Рассмотрим это письмо подробнее.
Впервые из этого письма мы узнаем об отношении Александры Гончаровой к Геккернам. "Я бываю там не без довольно тягостного чувства, - пишет она, - мои отношения с дядей и племянником не из близких".
Совершенно в другом свете рисуется нам и присутствие Александры Николаевны на обеде у Геккернов, в чем ее всегда упрекали. Базировалось это утверждение на письме Густава Фризенгофа, ее мужа, который якобы со слов самой Александры Николаевны в 1887 году писал ее племяннице, А. П. Ланской-Араповой:
"Ваша тетка перед своим чрезвычайно быстрым отъездом на Завод после катастрофы была у четы Геккерн и обедала с ними. Отмечаю это обстоятельство, ибо оно, как мне кажется, указывает, что в семье и среди старых дам, которые постоянно находились там и держали совет, осуждение за трагическую развязку падало не на одного только Геккерна, но, несомненно, также и на усопшего".
До сих пор эти строки письма рассматривались как подтверждение того факта, что Александра Николаевна обедала у Геккернов после дуэли, а вторая часть отрывка как бы указывает на то, что и она находилась в числе осуждавших Пушкина. Однако, как мы видим из ее письма, все это не соответствовало действительности: обед имел место, но до катастрофы, и Александра Николаевна не была на стороне Геккернов.

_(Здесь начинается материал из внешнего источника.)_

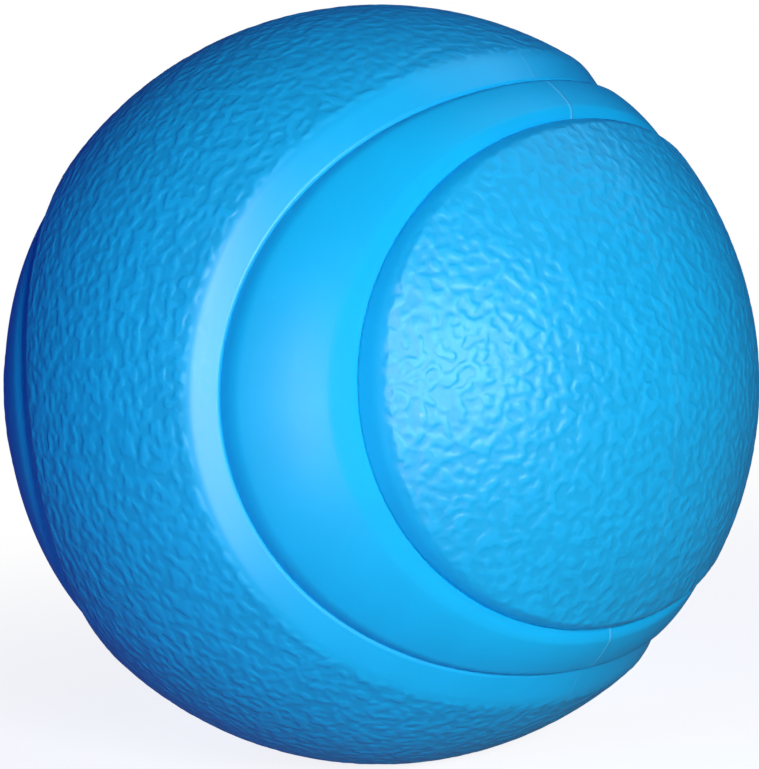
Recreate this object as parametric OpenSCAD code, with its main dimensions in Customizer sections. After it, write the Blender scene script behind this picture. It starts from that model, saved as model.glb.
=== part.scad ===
/* [Ball] */
// Outside diameter, measured over the two panels
ball_d = 65; // [50:1:90]
// Thickness of the cover, from the core to the outside of a panel
cover_t = 2.5; // [2:0.1:4]
// Thickness of the hollow core's wall
core_wall = 3.5; // [2:0.1:6]

/* [Seam] */
// How far the seam swings to and fro: 0 is a plain ring round the ball
seam_swing_share = 0.315; // [0.28:0.005:0.36]
// Width of the band where it rounds the end of a panel
band_end_w = 11.3; // [8:0.1:13]
// Width of the band where it runs beside a panel's broad lobe
band_side_w = 5; // [3.5:0.1:6.5]

/* [Relief] */
// Depth of the two grooves, below the outside of the panels
groove_depth = 1; // [0.5:0.05:1.4]
// Height of the panels over the middle of the band
band_drop = 0.35; // [0.1:0.05:0.6]
// How much lower the band lies at the top of its flanks than in its middle
band_crown = 0.12; // [0:0.02:0.2]
// Width of the front panel's bevelled shoulder where the band is widest
front_shoulder_end_w = 2.5; // [1.6:0.1:3]
// The same where the band is narrowest
front_shoulder_side_w = 2.8; // [1.6:0.1:3]
// Width of the rear panel's bevelled shoulder where the band is widest
rear_shoulder_end_w = 2; // [1.2:0.1:3]
// The same where the band is narrowest
rear_shoulder_side_w = 1.2; // [1:0.1:3]
// Reach of the rounding to each side of a shoulder's upper edge
shoulder_round = 0.4; // [0.3:0.1:0.6]
// Part of the band's half width that its flank takes where it rounds a lobe
flank_share = 0.38; // [0.3:0.02:0.5]
// The same where it runs past a waist
waist_flank_share = 0.1; // [0.08:0.01:0.2]
// Part of a flank's width that the rounding of its upper edge takes, round a lobe
flank_round_share = 0.15; // [0.1:0.05:0.6]
// The same past a waist
waist_round_share = 0.8; // [0.3:0.05:0.9]

/* [Bonding] */
// Thickness of the rubber cement between the core and the cover
cover_cement_t = 0.1; // [0.1:0.02:0.2]
// Thickness of the rubber cement between the rims of the two cups
rim_cement_t = 0.3; // [0.2:0.05:0.5]
// Radius of the bead of cement that stands inside the rim joint
bead_r = 0.8; // [0.4:0.1:1.5]
// Gap left between a panel's wall and the band's wall
seam_gap = 0.06; // [0.04:0.02:0.12]

/* [Hidden] */

// Number of stations round the seam, a multiple of 8 so that both panels meet the band at the same ones
stations = 120;
// Rings between a panel's shoulder and its spine, outside and inside
field_rings = 5;
lining_rings = 6;
// Where a panel's spine ends, as a share of the way to the end of the panel
spine_share = 0.68;
// How far the spine's points bunch towards its two ends
spine_bunch_share = 0.75;
// Steps across the inner face of the band
band_base_steps = 4;
// Facets round the core
core_fn = 180;

ball_r = ball_d / 2;
core_r = ball_r - cover_t;
cavity_r = core_r - core_wall;
lining_r = core_r + cover_cement_t;

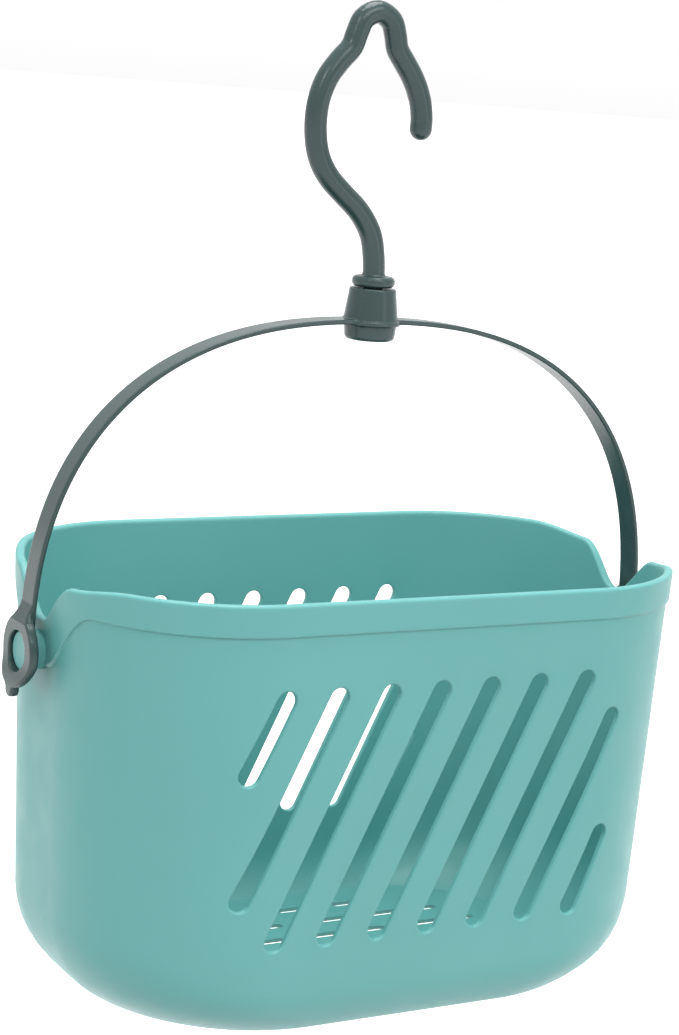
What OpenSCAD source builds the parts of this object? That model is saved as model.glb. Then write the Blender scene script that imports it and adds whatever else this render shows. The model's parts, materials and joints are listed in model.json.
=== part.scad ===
// Hanging shower caddy: a moulded basket, a swinging strap handle and a swivel hook.
// Millimetres. X runs along the length, Y front to back, Z up.
// The origin is at the middle of the basket's base.

/* [Basket] */
// Outside length of the wall at rim height
basket_length = 248; // [230:1:249]
// Outside depth of the wall at rim height
basket_depth = 143; // [130:1:170]
// Height of the rim above the base
basket_height = 158; // [140:1:180]
// Plan radius of the corners at the rim
corner_r = 60; // [50:1:66]
// Plan radius of the corners at the base
base_corner_r = 59; // [45:1:60]
// Wall thickness
wall = 2.4; // [1.6:0.1:3]
// Thickness of the floor
floor_t = 1.8; // [1.4:0.1:3]
// Draft of the two end walls in degrees
end_draft = 2.3; // [0:0.1:4]
// Draft of the front and back walls in degrees
side_draft = 0.3; // [0:0.1:3]
// Sweep radius between end wall and base
end_sweep_r = 39; // [30:1:50]
// Angle at which the end sweep meets the base
end_sweep_angle = 27.5; // [10:0.5:35]
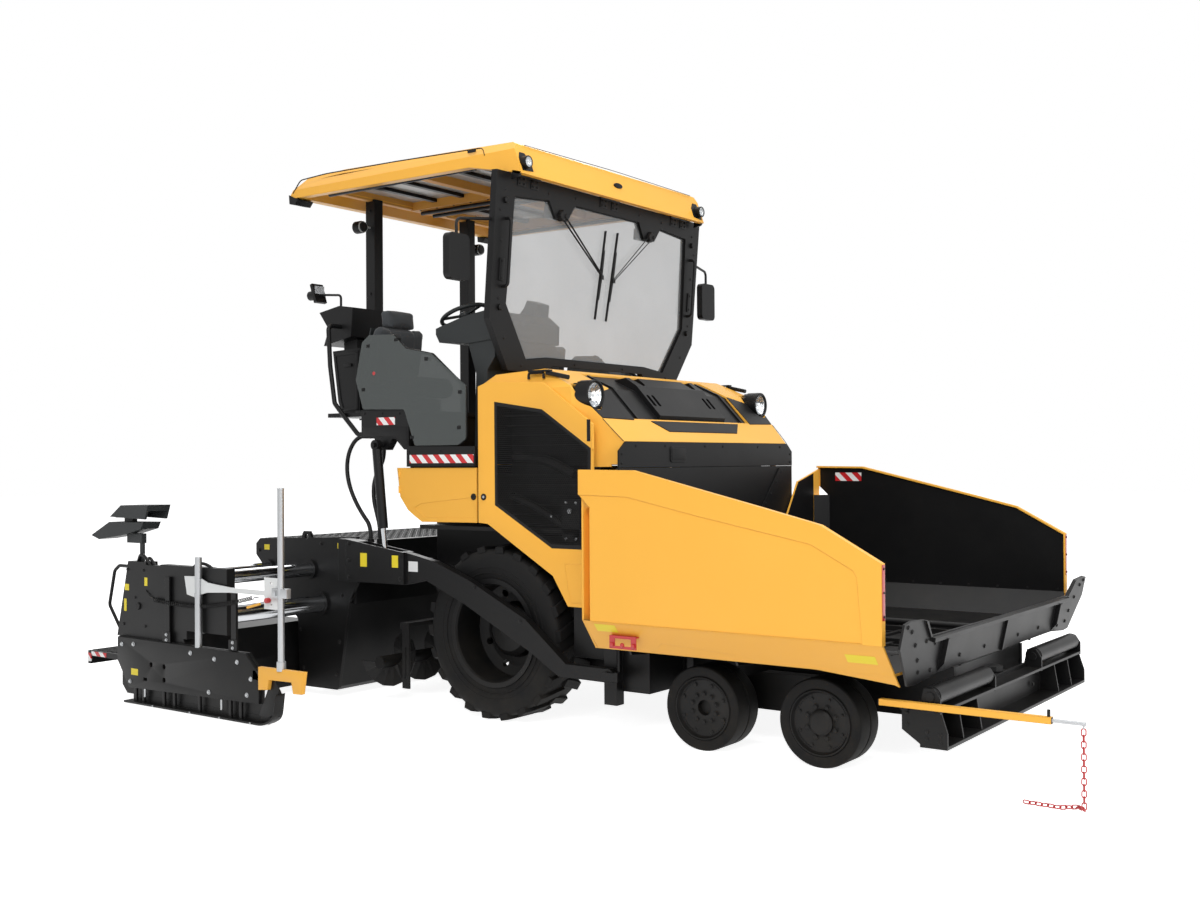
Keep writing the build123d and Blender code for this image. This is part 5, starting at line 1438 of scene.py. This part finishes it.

В статье "Женитьба Дантеса" Л.Гроссман считает эти воспоминания "добросовестными и бесхитростными". Но письмо Г. Фризенгофа далеко не так бесхитростно, как кажется: не исключено, что оно написано от начала и до конца им самим, а не со слов жены, как он говорит, а Александра Николаевна, надо полагать, уклонилась от сообщения каких-либо сведений своей племяннице, настроенной против нее, о чем она, несомненно, знала. Достаточно отметить, что слова "...как мне кажется... осуждение за трагическую развязку падало... несомненно, также и на усопшего", т. е. на Пушкина, исходят непосредственно от Фризенгофа, а не от его жены. В письме определенно чувствуется нота враждебности к Пушкину; Александра Николаевна, хорошо относившаяся к нему в молодости, вряд ли изменила это отношение к старости и, надо полагать, не стала бы писать о нем в таких тонах к дочери Ланского. Кроме того, из писем Е. Н. Дантес-Геккерн в последующие годы из-за границы видно, что Александра Николаевна не поддерживала с ней связи, а это свидетельствует о том, что она не хотела иметь что-либо общее с Геккернами.
Таким образом, мы полагаем, что если Александра Николаевна и посещала сестру после свадьбы, и обедала там один раз до дуэли, то это было не по причине ее влюбленности в Дантеса, как утверждают некоторые пушкинисты, а в силу родственных отношений к сестре и желания как-то морально поддержать ее в первые дни ее новой жизни. И бывала она там редко, "не без довольно тягостного чувства".